Moreover, refitting a shipping container proved more sustainable from an environmental perspective than building a brick-and-mortar station, and has the added advantage of being highly resistant to earthquake damage.
Thus, the concept of a "lifeboat in a box" was born.
However, importing equipment of this nature to Japan is not as simple as it sounds. As a country with a strong maritime tradition, the team expected a rigorous inspection from the Japanese authorities, but the sheer amount of red tape involved came as a surprise.
"The process was much simpler in other countries," said Jenkins, referring to a similar project in Greece where Atlantic Pacific deployed to assist with the Mediterranean migrant crisis. "But within Europe regulations are very similar, and the language barrier poses less of a problem."
According to Kate Sedwell, projects and development manager at UAL, licensing has been a major issue. Japan is one of the few countries that does not recognize international boating licenses such as the International Certificate of Competence, meaning a Japanese license holder had to be hired for the entire inspection process.
State-of-the-art flexible fuel tanks also failed to meet Japanese standards as the material they are made from is not used for the purpose in Japan, despite being widely accepted elsewhere due to weight and storage advantages.
The main sticking point for the inspectors -- one which threatened to derail the entire project -- also happened to be a key design feature that makes the boat ideal for rescue in the aftermath of a tsunami. Whereas Japanese vessels are entirely enclosed, Wales-Go has an open back. This allows casualties to be brought on board quickly and easily. It also means water flooding the deck can be expelled using the forward thrust of the engine -- a situation likely to be encountered in the unpredictable waters generated by a tsunami.
Despite the hurdles, there is no ill-feeling toward the Japan Craft Inspection Organization. "The inspectors were always looking to be constructive, not officious for the sake of it," said Jenkins.
Another key modification UWC made to the design is the shallow hull. Most craft of this type have a hull that sits deep below the surface, but Wales-Go's barely breaches it. This allows the boat to pass over obstacles, such as submerged buildings, that proved so treacherous for rescue operations in the wake of March 11.
Once the boat passed inspection and the container had been set in place, attention turned to training the local community to operate the vessel. Volunteers include local fishermen, firefighters and hoteliers -- even a member of the town's beloved rugby team expressed interest.
"I used to love coming here in the summer as a kid. This project has inspired me to give something back," said Kazuki Hirota, who has been chosen as the first captain of Kamaishi's new lifeboat.
"This used to be a marine sports hub. Even before the tsunami we needed a rescue service," said Iwasaki, who was almost washed away by the waves five years ago. "Had there been one in place beforehand, who knows if more lives could have been saved?"

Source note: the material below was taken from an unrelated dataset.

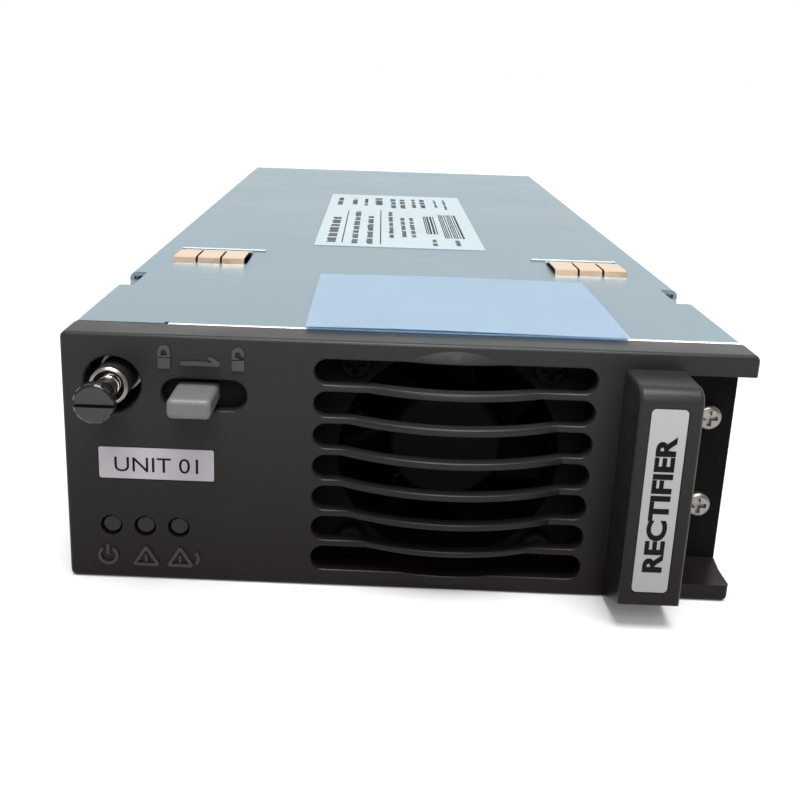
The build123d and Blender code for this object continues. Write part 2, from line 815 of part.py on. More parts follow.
def screw_knob():
    """Black knob: a fluted disc with a driver slot, on a tapered neck."""
    disc = rod_y(screw_x, (knob_front, knob_back), screw_z, knob_radius)
    disc = fillet(disc.edges().filter_by(GeomType.CIRCLE), knob_round)
    reach = knob_radius + flute_shift
    for i in range(flute_count):
        turn = 2 * math.pi * i / flute_count
        disc -= rod_y(screw_x + reach * math.cos(turn), (knob_front - 1, knob_back + 1),
                      screw_z + reach * math.sin(turn), flute_radius)
    slot_width, slot_depth = knob_slot
    disc -= Pos(screw_x, knob_front, screw_z) * Box(2 * knob_radius, 2 * slot_depth, slot_width)
    cone_end = knob_back + knob_cone
    neck = cone_y(screw_x, (knob_back, cone_end), screw_z, knob_root, neck_radius)
    neck += rod_y(screw_x, (cone_end, neck_end), screw_z, neck_radius)
    return disc + neck - rod_y(screw_x, (knob_front + shank_start, neck_end + 1), screw_z,
                               shank_radius)


def thrust_washer():
    """Washer between the turning knob and the spring; it slides but doesn't turn."""
    ring = rod_y(screw_x, (neck_end, washer_back), screw_z, washer_radius)
    return ring - rod_y(screw_x, (neck_end - 1, washer_back + 1), screw_z,
                        shank_radius + running_gap)


def screw_spring():
    """Spring that pushes the screw out."""
    shape = coil(spring_radius, spring_wire, spring_turns, shoulder - washer_back)
    return Pos(screw_x, washer_back, screw_z) * Rot(-90, 0, 0) * shape


# ---- Indicators ----
lamp_board_front = frame_front - lamp_board_size[2]
led_front = lamp_board_front - lamp_body_size[1]


def light_pipes():
    """Three clear pipes that carry each indicator's light to the face."""
    overhang, collar = lamp_rim
    pipes = []
    for x in lamp_places():
        pipe = rod_y(x, (front + lamp_setback, led_front), lamp_height, lamp_radius - lamp_fit)
        rim = pipe.edges().filter_by(GeomType.CIRCLE).sort_by(Axis.Y)[0]
        pipe = fillet(rim, lamp_setback)
        pipe += rod_y(x, (front + bezel_wall, front + bezel_wall + collar), lamp_height,
                      lamp_radius + overhang)
        pipes.append(pipe)
    return Compound(children=pipes)


def indicator_leds():
    """Three surface-mounted lamps."""
    width, _, height = lamp_body_size
    lamps = []
    for x in lamp_places():
        lamps.append(block((x - width / 2, x + width / 2), (led_front, lamp_board_front),
                           (lamp_height - height / 2, lamp_height + height / 2)))
    return Compound(children=lamps)


def indicator_board():
    """Small board on the inner frame that carries the lamps."""
    width, height, _ = lamp_board_size
    middle = lamp_places()[1]
    return block((middle - width / 2, middle + width / 2), (lamp_board_front, frame_front),
                 (lamp_height - height / 2, lamp_height + height / 2))


# ---- Sheet metal ----
dimple_middle = front + dimple_start + dimple_length / 2
dimple_z = case_height - dimple_screw_drop


def dimple(grow, low, high):
    """Tapered pocket pressed into the right side, grown on every side by a wall."""
    start = front + dimple_start
    end = start + dimple_length
    inside = right - dimple_depth - grow
    outline = [
        (right + 1, start - grow, low),
        (right - grow, start - grow, low),
        (inside, start + dimple_ramp - grow, low),
        (inside, end - dimple_ramp + grow, low),
        (right - grow, end + grow, low),
        (right + 1, end + grow, low),
    ]
    return prism(outline, (0, 0, high - low))


def cover_flange_right():
    """Right half of the cover: half the top with one side folded down."""
    start = metal_front
    top = block((0, right), (start, back), (ceiling, case_height))
    flap = block((right - sheet, right), (start, back), (flap_low + sheet_gap, case_height))
    half = top + flap
    fold = half.edges().filter_by(Axis.Y).group_by(Axis.Z)[-1].sort_by(Axis.X)[-1]
    half = fillet(fold, bend_radius)
    low = case_height - dimple_height
    ledge = case_height - ledge_drop
    lining = dimple(sheet, low - sheet, ledge) & block((0, right), (front, back), (0, ledge))
    half += lining
    step = block((right - ledge_width - sheet, right - dimple_depth),
                 (front + dimple_start, front + dimple_start + dimple_length),
                 (ledge - sheet, case_height))
    half += step
    half -= dimple(0, low, case_height + 1)
    half -= block((right - ledge_width, right + 1),
                  (front + dimple_start, front + dimple_start + dimple_length),
                  (ledge, case_height + 1))
    hole_radius, hole_inset = ledge_hole
    half -= rod_z(right - ledge_width + hole_inset, dimple_middle, (0, case_height), hole_radius)
    hole = (right - dimple_depth - sheet - 1, right)
    return half - rod_x(hole, dimple_middle, dimple_z, m3_radius + m3_clearance)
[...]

Iwasaki, who set up the NPO that will oversee the lifeboat's operations, hopes the boat will become a focal point for a community that was devastated. "We want to try and bring people back," she said "This is a seafaring community, but now even the fishermen's children don't want to go near the water."
"This project really inspired me because it is focused on local people," she continued. "It's not one of the big government projects."
The boat is much more than just a piece of equipment, according to Jenkins, who sees the importance of the people of Kamaishi running their own lifeboat station as key to the project's success. "It's not a case of importing technology, Japan already has that. We are bringing the concept of a community-based rescue service."